**PROBLEM**.
Repeat exactly each line of the data provided below.

**INFORMATION SUPPLIED**.
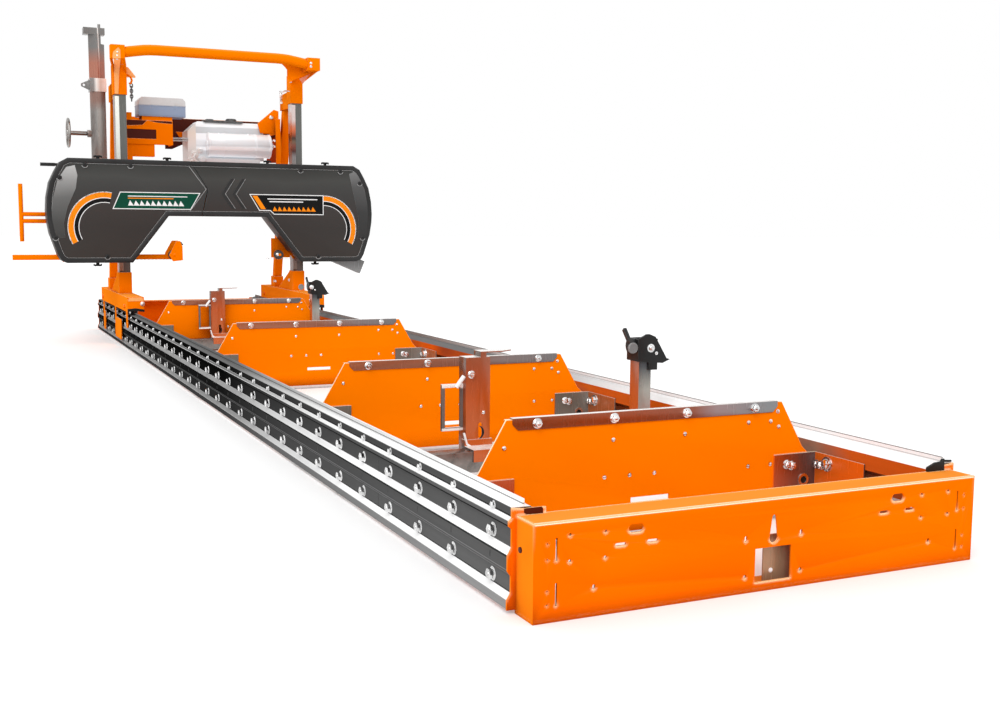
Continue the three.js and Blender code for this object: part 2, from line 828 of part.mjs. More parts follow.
  const tab = box(leverLeft, leverRight, 0, leverLength, -leverPinRadius, leverPinRadius)
    .rotate([THREE.MathUtils.radToDeg(leverAngle), 0, 0]).translate([0, ...leverAxis]);
  const bore = rod('X', ...leverAxis, leverPinRadius + runGap, leverLeft - overrun, leverRight + overrun);
  place(`dog_lever_${i + 1}`, cut(
    join(rod('X', ...leverAxis, leverRadius, leverLeft, leverRight, roundCount), tab),
    bore,
  ), finish.black);
});

// Carriage bases: inverted channels over the rails, with mast feet, keepers, axles and rear braces
const rollerHeight = finHeight + seatGap + grooveRadius;
const rollerPlaces = [mastPlace - baseFront + rollerInset, mastPlace + baseRear - rollerInset];
const mastFront = mastPlace - mastDepth / 2;
const mastBack = mastPlace + mastDepth / 2;

function mastOutline(side, extra) {
  const half = mastWidth / 2 + extra;
  return rectangle(side * fin - half, side * fin + half, mastFront - extra, mastBack + extra);
}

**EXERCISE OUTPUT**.
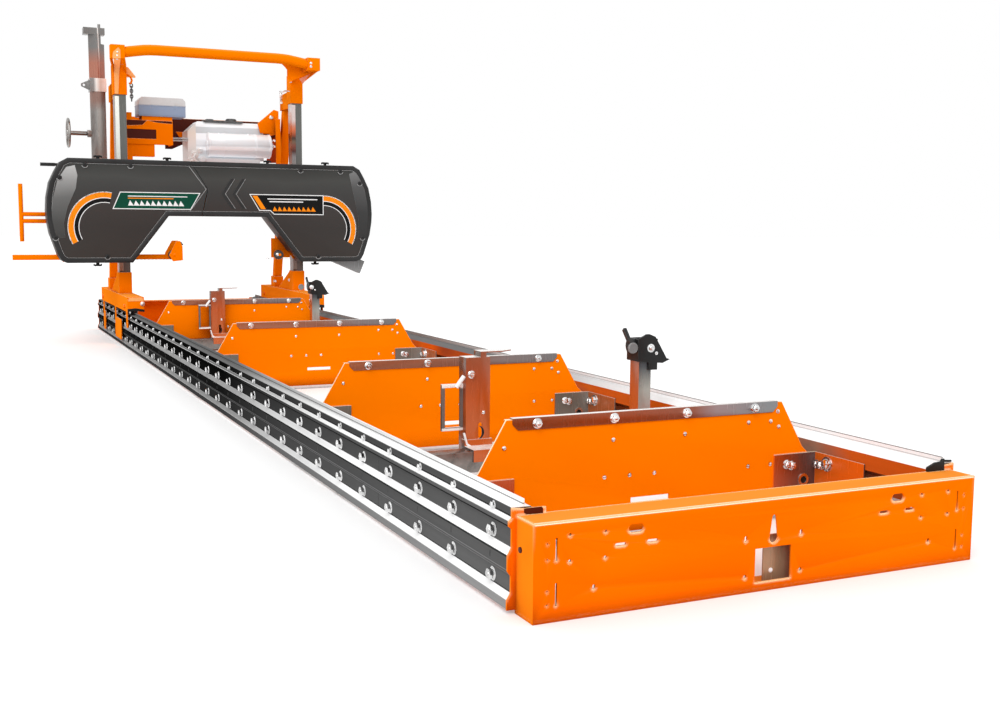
Continue the three.js and Blender code for this object: part 2, from line 828 of part.mjs. More parts follow.
  const tab = box(leverLeft, leverRight, 0, leverLength, -leverPinRadius, leverPinRadius)
    .rotate([THREE.MathUtils.radToDeg(leverAngle), 0, 0]).translate([0, ...leverAxis]);
  const bore = rod('X', ...leverAxis, leverPinRadius + runGap, leverLeft - overrun, leverRight + overrun);
  place(`dog_lever_${i + 1}`, cut(
    join(rod('X', ...leverAxis, leverRadius, leverLeft, leverRight, roundCount), tab),
    bore,
  ), finish.black);
});

// Carriage bases: inverted channels over the rails, with mast feet, keepers, axles and rear braces
const rollerHeight = finHeight + seatGap + grooveRadius;
const rollerPlaces = [mastPlace - baseFront + rollerInset, mastPlace + baseRear - rollerInset];
const mastFront = mastPlace - mastDepth / 2;
const mastBack = mastPlace + mastDepth / 2;

function mastOutline(side, extra) {
  const half = mastWidth / 2 + extra;
  return rectangle(side * fin - half, side * fin + half, mastFront - extra, mastBack + extra);
}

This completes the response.